→ Set problem
Print every record below exactly as written.

→ Supplied records
• • •

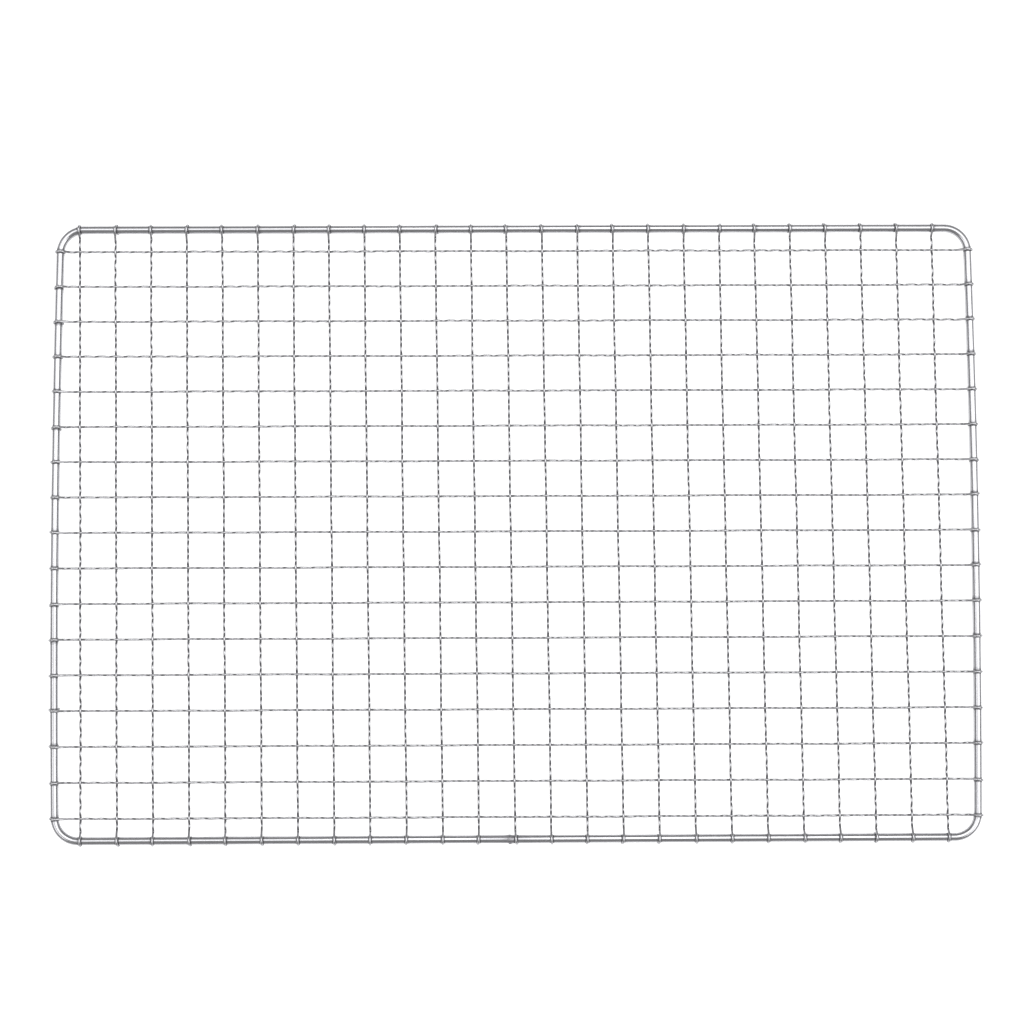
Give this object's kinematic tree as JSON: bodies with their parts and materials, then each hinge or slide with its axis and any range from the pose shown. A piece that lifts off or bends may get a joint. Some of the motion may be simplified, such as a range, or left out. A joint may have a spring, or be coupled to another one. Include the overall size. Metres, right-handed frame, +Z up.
{
  "type": "cooling rack",
  "caption": "Flat footless bakery cooling rack: crimped wires woven into an open square mesh, each hooked round a thick round-cornered border wire.",
  "frame": {"origin": "under the middle of the border, on the plane that the undersides of the wire hooks stand on", "axes": "+X along the rack's long side, +Y across it towards the far long side, +Z up out of the mesh"},
  "size_m": [0.6038, 0.4038, 0.009],
  "materials": {
    "border_steel": "bright drawn steel wire",
    "mesh_steel": "bright drawn and crimped steel wire"
  },
  "bodies": {
    "root": {"border_wire": "border_steel", "cross_wire_01": "mesh_steel", "cross_wire_02": "mesh_steel", "cross_wire_03": "mesh_steel", "cross_wire_04": "mesh_steel", "cross_wire_05": "mesh_steel", "cross_wire_06": "mesh_steel", "cross_wire_07": "mesh_steel", "cross_wire_08": "mesh_steel", "cross_wire_09": "mesh_steel", "cross_wire_10": "mesh_steel", "cross_wire_11": "mesh_steel", "cross_wire_12": "mesh_steel", "cross_wire_13": "mesh_steel", "cross_wire_14": "mesh_steel", "cross_wire_15": "mesh_steel", "cross_wire_16": "mesh_steel", "cross_wire_17": "mesh_steel", "cross_wire_18": "mesh_steel", "cross_wire_19": "mesh_steel", "cross_wire_20": "mesh_steel", "cross_wire_21": "mesh_steel", "cross_wire_22": "mesh_steel", "cross_wire_23": "mesh_steel", "cross_wire_24": "mesh_steel", "cross_wire_25": "mesh_steel", "long_wire_01": "mesh_steel", "long_wire_02": "mesh_steel", "long_wire_03": "mesh_steel", "long_wire_04": "mesh_steel", "long_wire_05": "mesh_steel", "long_wire_06": "mesh_steel", "long_wire_07": "mesh_steel", "long_wire_08": "mesh_steel", "long_wire_09": "mesh_steel", "long_wire_10": "mesh_steel", "long_wire_11": "mesh_steel", "long_wire_12": "mesh_steel", "long_wire_13": "mesh_steel", "long_wire_14": "mesh_steel", "long_wire_15": "mesh_steel", "long_wire_16": "mesh_steel", "long_wire_17": "mesh_steel"}
  },
  "joints": []
}
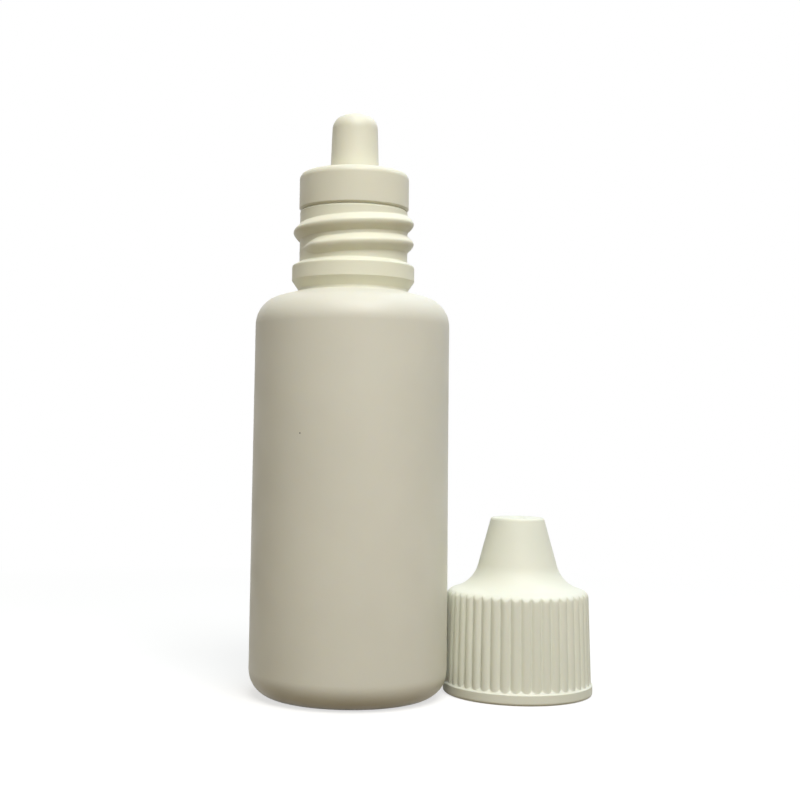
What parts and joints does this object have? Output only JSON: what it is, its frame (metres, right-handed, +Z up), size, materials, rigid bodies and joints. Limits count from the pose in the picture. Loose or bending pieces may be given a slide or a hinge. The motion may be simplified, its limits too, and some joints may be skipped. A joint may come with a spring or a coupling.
{
  "type": "eye drop bottle",
  "caption": "Small round squeeze bottle with a threaded neck, a dropper plug pushed into it, and a reeded conical screw cap standing beside it.",
  "frame": {"origin": "on the bottle's axis, in the plane of the standing ring that the bottle stands on", "axes": "+Z up along the bottle's axis towards the nozzle, +X towards the side where the cap stands, the viewer looks along +Y"},
  "size_m": [0.0422, 0.0243, 0.0715],
  "materials": {
    "bottle_ldpe": "satin cream low-density polyethylene, blow moulded, slightly translucent",
    "plug_ldpe": "satin off-white low-density polyethylene, injection moulded",
    "cap_hdpe": "satin white high-density polyethylene, injection moulded"
  },
  "bodies": {
    "bottle": {"bottle": "bottle_ldpe"},
    "dropper_plug": {"dropper_plug": "plug_ldpe"},
    "cap": {"screw_cap": "cap_hdpe"}
  },
  "joints": [
    {"name": "plug_pull", "type": "slide", "parent": "bottle", "child": "dropper_plug", "axis": [0, 0, 1], "range_m": [0, 0.014]},
    {"name": "cap_lift", "type": "slide", "parent": "bottle", "child": "cap", "axis": [0, 0, 1], "range_m": [0, 0.09]}
  ]
}
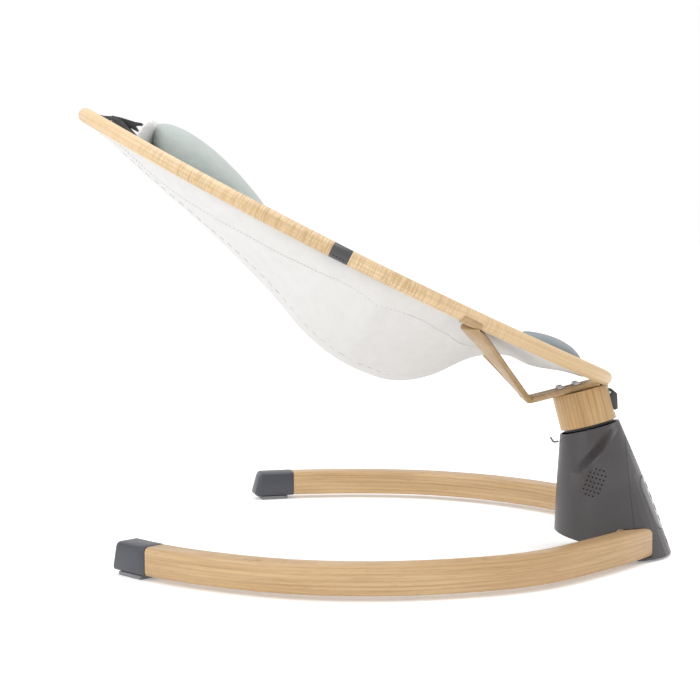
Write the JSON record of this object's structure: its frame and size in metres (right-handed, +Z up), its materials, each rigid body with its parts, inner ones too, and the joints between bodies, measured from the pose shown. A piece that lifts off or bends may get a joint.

• • •

→ Exercise solution
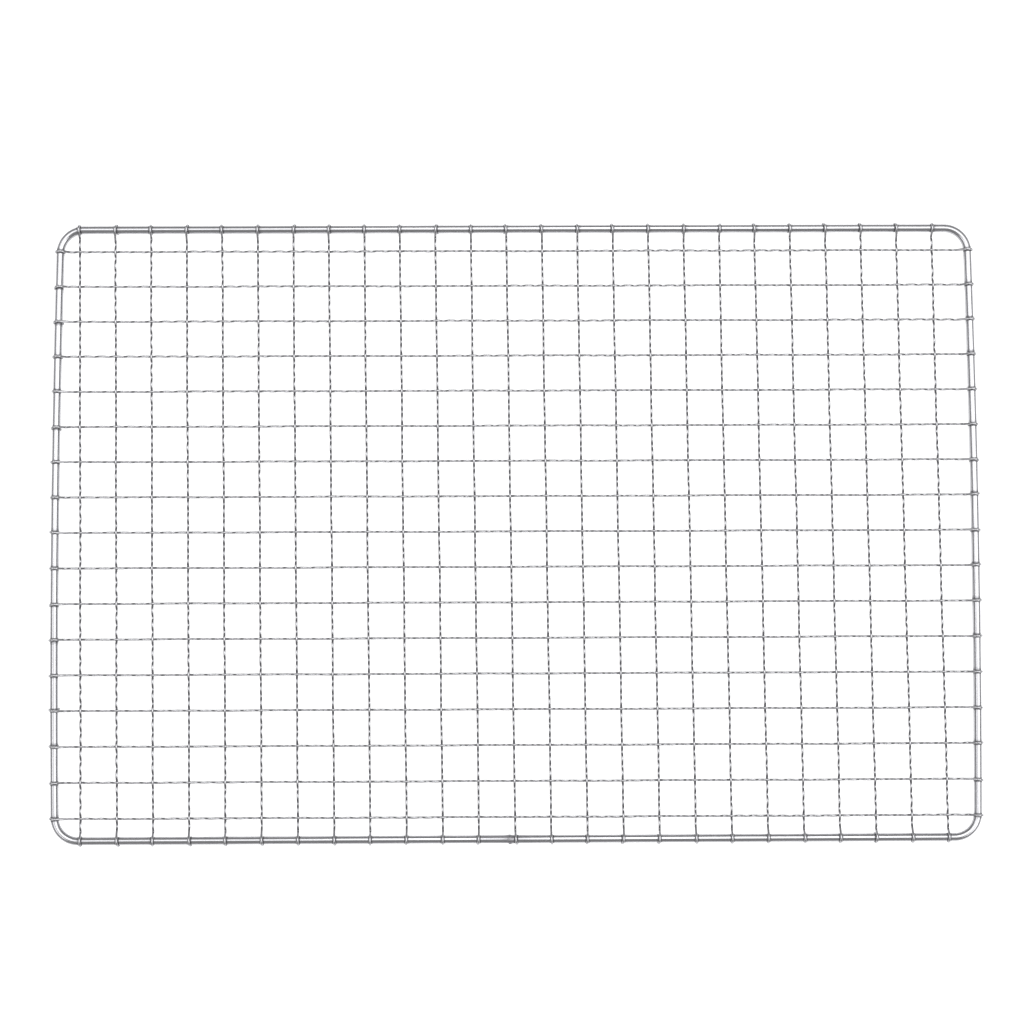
Give this object's kinematic tree as JSON: bodies with their parts and materials, then each hinge or slide with its axis and any range from the pose shown. A piece that lifts off or bends may get a joint. Some of the motion may be simplified, such as a range, or left out. A joint may have a spring, or be coupled to another one. Include the overall size. Metres, right-handed frame, +Z up.
{
  "type": "cooling rack",
  "caption": "Flat footless bakery cooling rack: crimped wires woven into an open square mesh, each hooked round a thick round-cornered border wire.",
  "frame": {"origin": "under the middle of the border, on the plane that the undersides of the wire hooks stand on", "axes": "+X along the rack's long side, +Y across it towards the far long side, +Z up out of the mesh"},
  "size_m": [0.6038, 0.4038, 0.009],
  "materials": {
    "border_steel": "bright drawn steel wire",
    "mesh_steel": "bright drawn and crimped steel wire"
  },
  "bodies": {
    "root": {"border_wire": "border_steel", "cross_wire_01": "mesh_steel", "cross_wire_02": "mesh_steel", "cross_wire_03": "mesh_steel", "cross_wire_04": "mesh_steel", "cross_wire_05": "mesh_steel", "cross_wire_06": "mesh_steel", "cross_wire_07": "mesh_steel", "cross_wire_08": "mesh_steel", "cross_wire_09": "mesh_steel", "cross_wire_10": "mesh_steel", "cross_wire_11": "mesh_steel", "cross_wire_12": "mesh_steel", "cross_wire_13": "mesh_steel", "cross_wire_14": "mesh_steel", "cross_wire_15": "mesh_steel", "cross_wire_16": "mesh_steel", "cross_wire_17": "mesh_steel", "cross_wire_18": "mesh_steel", "cross_wire_19": "mesh_steel", "cross_wire_20": "mesh_steel", "cross_wire_21": "mesh_steel", "cross_wire_22": "mesh_steel", "cross_wire_23": "mesh_steel", "cross_wire_24": "mesh_steel", "cross_wire_25": "mesh_steel", "long_wire_01": "mesh_steel", "long_wire_02": "mesh_steel", "long_wire_03": "mesh_steel", "long_wire_04": "mesh_steel", "long_wire_05": "mesh_steel", "long_wire_06": "mesh_steel", "long_wire_07": "mesh_steel", "long_wire_08": "mesh_steel", "long_wire_09": "mesh_steel", "long_wire_10": "mesh_steel", "long_wire_11": "mesh_steel", "long_wire_12": "mesh_steel", "long_wire_13": "mesh_steel", "long_wire_14": "mesh_steel", "long_wire_15": "mesh_steel", "long_wire_16": "mesh_steel", "long_wire_17": "mesh_steel"}
  },
  "joints": []
}
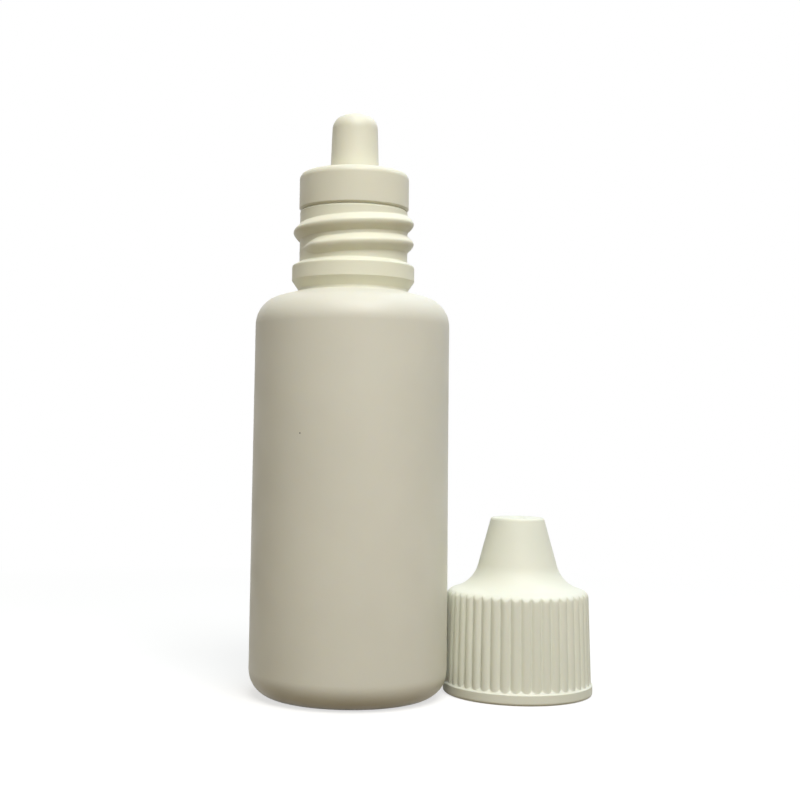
What parts and joints does this object have? Output only JSON: what it is, its frame (metres, right-handed, +Z up), size, materials, rigid bodies and joints. Limits count from the pose in the picture. Loose or bending pieces may be given a slide or a hinge. The motion may be simplified, its limits too, and some joints may be skipped. A joint may come with a spring or a coupling.
{
  "type": "eye drop bottle",
  "caption": "Small round squeeze bottle with a threaded neck, a dropper plug pushed into it, and a reeded conical screw cap standing beside it.",
  "frame": {"origin": "on the bottle's axis, in the plane of the standing ring that the bottle stands on", "axes": "+Z up along the bottle's axis towards the nozzle, +X towards the side where the cap stands, the viewer looks along +Y"},
  "size_m": [0.0422, 0.0243, 0.0715],
  "materials": {
    "bottle_ldpe": "satin cream low-density polyethylene, blow moulded, slightly translucent",
    "plug_ldpe": "satin off-white low-density polyethylene, injection moulded",
    "cap_hdpe": "satin white high-density polyethylene, injection moulded"
  },
  "bodies": {
    "bottle": {"bottle": "bottle_ldpe"},
    "dropper_plug": {"dropper_plug": "plug_ldpe"},
    "cap": {"screw_cap": "cap_hdpe"}
  },
  "joints": [
    {"name": "plug_pull", "type": "slide", "parent": "bottle", "child": "dropper_plug", "axis": [0, 0, 1], "range_m": [0, 0.014]},
    {"name": "cap_lift", "type": "slide", "parent": "bottle", "child": "cap", "axis": [0, 0, 1], "range_m": [0, 0.09]}
  ]
}
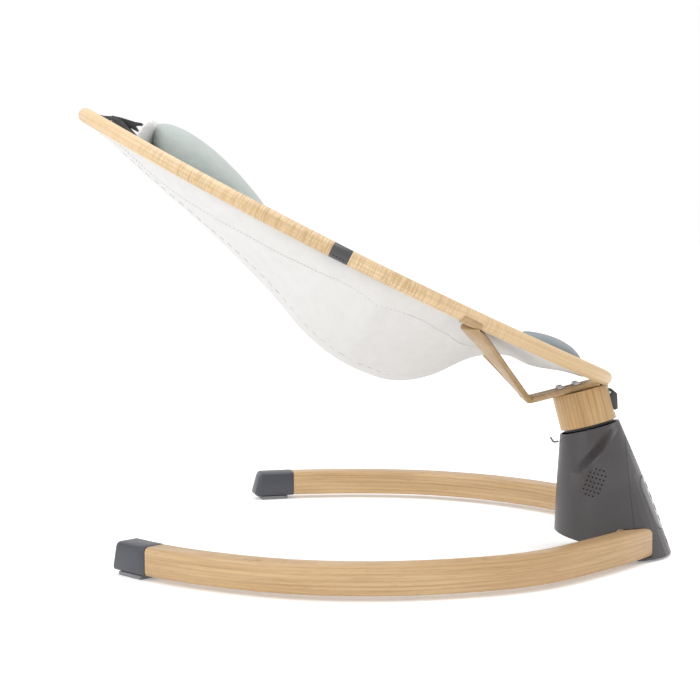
Write the JSON record of this object's structure: its frame and size in metres (right-handed, +Z up), its materials, each rigid body with its parts, inner ones too, and the joints between bodies, measured from the pose shown. A piece that lifts off or bends may get a joint.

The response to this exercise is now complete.